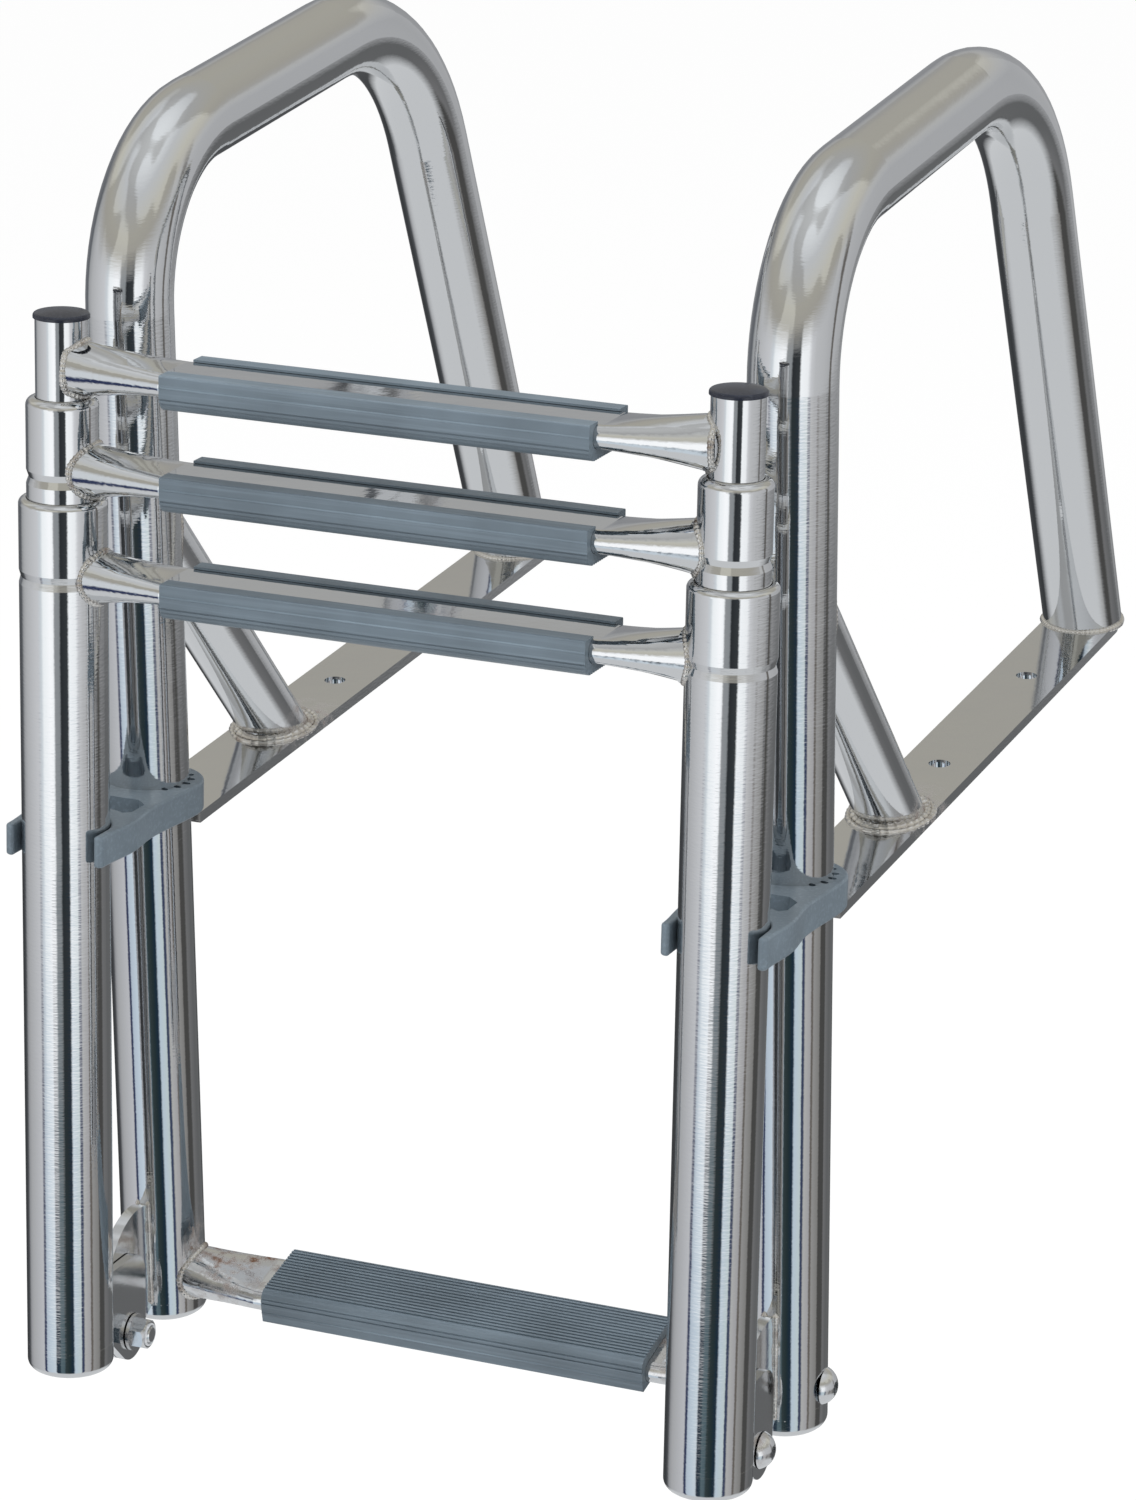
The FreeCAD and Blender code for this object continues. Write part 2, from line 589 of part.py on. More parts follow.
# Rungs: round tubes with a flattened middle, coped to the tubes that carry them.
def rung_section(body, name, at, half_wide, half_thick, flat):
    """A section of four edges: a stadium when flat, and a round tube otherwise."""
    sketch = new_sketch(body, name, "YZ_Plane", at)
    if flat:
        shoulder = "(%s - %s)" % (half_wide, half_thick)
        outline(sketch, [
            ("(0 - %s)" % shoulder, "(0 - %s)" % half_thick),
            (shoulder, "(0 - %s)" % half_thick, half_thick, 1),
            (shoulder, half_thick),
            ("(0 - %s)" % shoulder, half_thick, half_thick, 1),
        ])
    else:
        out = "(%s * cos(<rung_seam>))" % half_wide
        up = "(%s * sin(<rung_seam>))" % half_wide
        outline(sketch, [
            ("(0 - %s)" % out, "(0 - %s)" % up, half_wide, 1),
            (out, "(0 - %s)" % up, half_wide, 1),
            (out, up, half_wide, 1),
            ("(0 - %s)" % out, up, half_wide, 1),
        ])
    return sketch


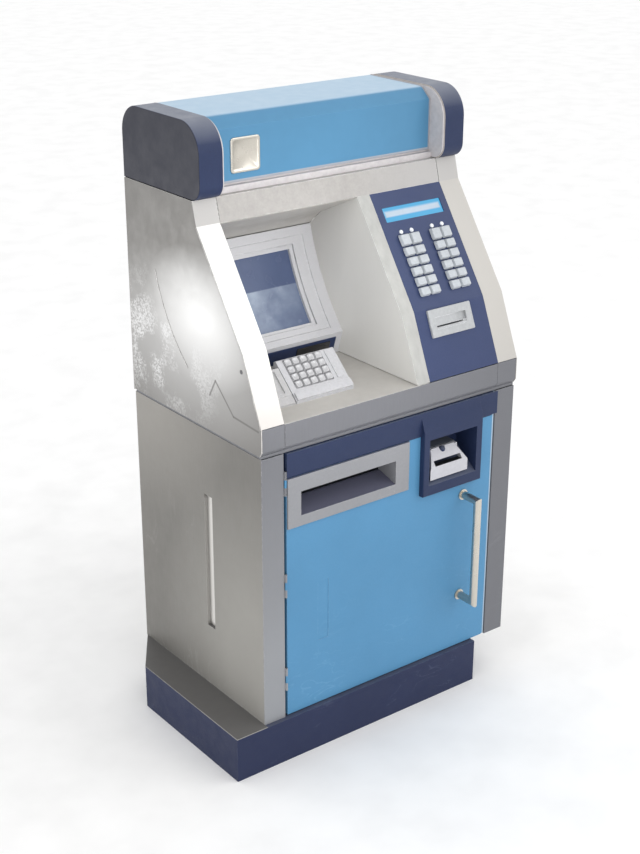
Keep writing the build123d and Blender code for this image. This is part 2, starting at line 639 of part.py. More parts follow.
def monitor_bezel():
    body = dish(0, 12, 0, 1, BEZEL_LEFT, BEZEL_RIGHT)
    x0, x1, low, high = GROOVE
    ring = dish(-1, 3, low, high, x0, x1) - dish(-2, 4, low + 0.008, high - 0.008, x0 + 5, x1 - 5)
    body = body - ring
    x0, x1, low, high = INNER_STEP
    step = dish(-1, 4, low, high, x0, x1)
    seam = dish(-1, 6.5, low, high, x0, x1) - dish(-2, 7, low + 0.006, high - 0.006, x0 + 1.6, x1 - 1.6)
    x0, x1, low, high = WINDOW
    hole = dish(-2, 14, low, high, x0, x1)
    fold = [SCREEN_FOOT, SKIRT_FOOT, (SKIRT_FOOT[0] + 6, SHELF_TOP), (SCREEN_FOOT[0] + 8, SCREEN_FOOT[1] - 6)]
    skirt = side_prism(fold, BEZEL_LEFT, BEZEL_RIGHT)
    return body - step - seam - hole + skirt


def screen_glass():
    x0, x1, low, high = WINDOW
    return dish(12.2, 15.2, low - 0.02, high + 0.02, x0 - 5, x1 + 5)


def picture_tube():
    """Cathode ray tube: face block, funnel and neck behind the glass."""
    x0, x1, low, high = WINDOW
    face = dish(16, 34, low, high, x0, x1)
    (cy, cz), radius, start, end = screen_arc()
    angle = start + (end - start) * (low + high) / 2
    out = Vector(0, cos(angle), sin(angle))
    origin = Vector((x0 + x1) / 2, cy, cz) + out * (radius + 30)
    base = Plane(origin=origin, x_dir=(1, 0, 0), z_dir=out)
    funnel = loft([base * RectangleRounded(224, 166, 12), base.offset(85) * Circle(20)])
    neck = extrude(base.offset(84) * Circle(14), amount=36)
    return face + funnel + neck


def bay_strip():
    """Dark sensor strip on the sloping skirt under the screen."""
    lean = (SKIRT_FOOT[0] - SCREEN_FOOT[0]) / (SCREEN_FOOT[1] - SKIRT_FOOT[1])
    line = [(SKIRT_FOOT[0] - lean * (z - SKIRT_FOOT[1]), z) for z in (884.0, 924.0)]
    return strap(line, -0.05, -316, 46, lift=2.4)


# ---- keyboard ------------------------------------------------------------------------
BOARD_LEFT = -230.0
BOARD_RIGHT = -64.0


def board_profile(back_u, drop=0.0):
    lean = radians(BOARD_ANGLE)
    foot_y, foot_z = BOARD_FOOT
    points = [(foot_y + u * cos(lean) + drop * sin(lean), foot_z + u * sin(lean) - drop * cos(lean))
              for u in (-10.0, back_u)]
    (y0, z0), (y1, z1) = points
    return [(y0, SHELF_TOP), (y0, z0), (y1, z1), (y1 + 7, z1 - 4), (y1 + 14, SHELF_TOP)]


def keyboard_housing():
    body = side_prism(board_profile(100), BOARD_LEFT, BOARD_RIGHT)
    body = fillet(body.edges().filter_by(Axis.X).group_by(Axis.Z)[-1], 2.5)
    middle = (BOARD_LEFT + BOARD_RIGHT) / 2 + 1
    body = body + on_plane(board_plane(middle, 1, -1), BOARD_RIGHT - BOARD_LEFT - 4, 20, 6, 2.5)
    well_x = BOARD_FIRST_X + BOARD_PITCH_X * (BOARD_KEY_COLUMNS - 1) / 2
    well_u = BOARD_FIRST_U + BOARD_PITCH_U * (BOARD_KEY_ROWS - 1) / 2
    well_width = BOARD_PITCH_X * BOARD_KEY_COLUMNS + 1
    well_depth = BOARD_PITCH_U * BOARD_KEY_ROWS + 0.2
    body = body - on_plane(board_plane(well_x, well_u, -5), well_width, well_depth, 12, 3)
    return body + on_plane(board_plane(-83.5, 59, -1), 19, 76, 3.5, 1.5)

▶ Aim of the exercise
Where a line of the records above holds the word "Blender", copy that line.

▶ Response
The FreeCAD and Blender code for this object continues. Write part 2, from line 589 of part.py on. More parts follow.
Keep writing the build123d and Blender code for this image. This is part 2, starting at line 639 of part.py. More parts follow.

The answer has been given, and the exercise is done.